The Alt-Svc spec isn't very clear about whether coalescing can be used. This is also a part of fetch that isn't well mapped out. I model this process as "obtain a connection to the origin" rather than "establish a connection to the origin". In that framing, using an existing connection is a perfectly valid choice.
If you only ever use Alt-Svc for the purposes of creating connections (and not reusing them), then ORIGIN can't disqualify a conneciton.
I've opened #1696 to track what is probably a bigger issue. We might want to fix these two issues with the same text.
@RyanTheOptimist, there are two directions ORIGIN can go. The one originally contemplated in the spec is that ORIGIN will specify a tighter set of origins than the cert presented on the connection would suggest; the server is able to prevent requests that the client might otherwise make.

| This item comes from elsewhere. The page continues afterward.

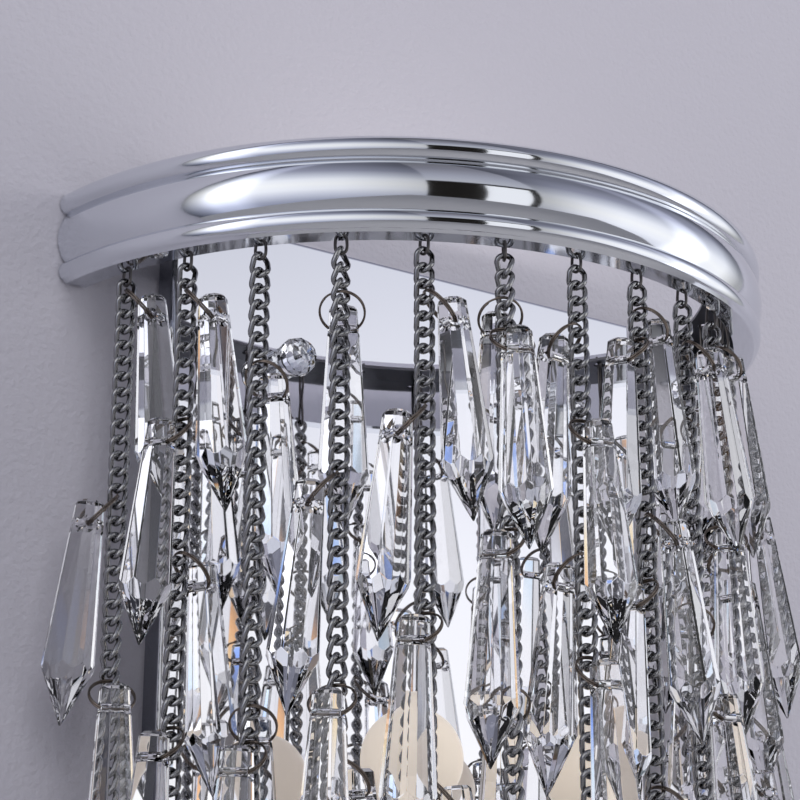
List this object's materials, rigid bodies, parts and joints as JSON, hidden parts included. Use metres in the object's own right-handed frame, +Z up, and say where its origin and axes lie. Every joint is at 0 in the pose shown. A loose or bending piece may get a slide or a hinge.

In the now-dead Secondary Certs draft, a second use for ORIGIN was proposed -- the server could also indicate additional origins not on the primary cert, and the client could ask to see the appropriate certs if interested. However, with that draft gone, ORIGIN is back to only restricting, not expanding, the set of possible origins. If the server indicates origins not on the certificate, the client will consider the connection not authoritative for those names and not make requests (or accept pushes) for them.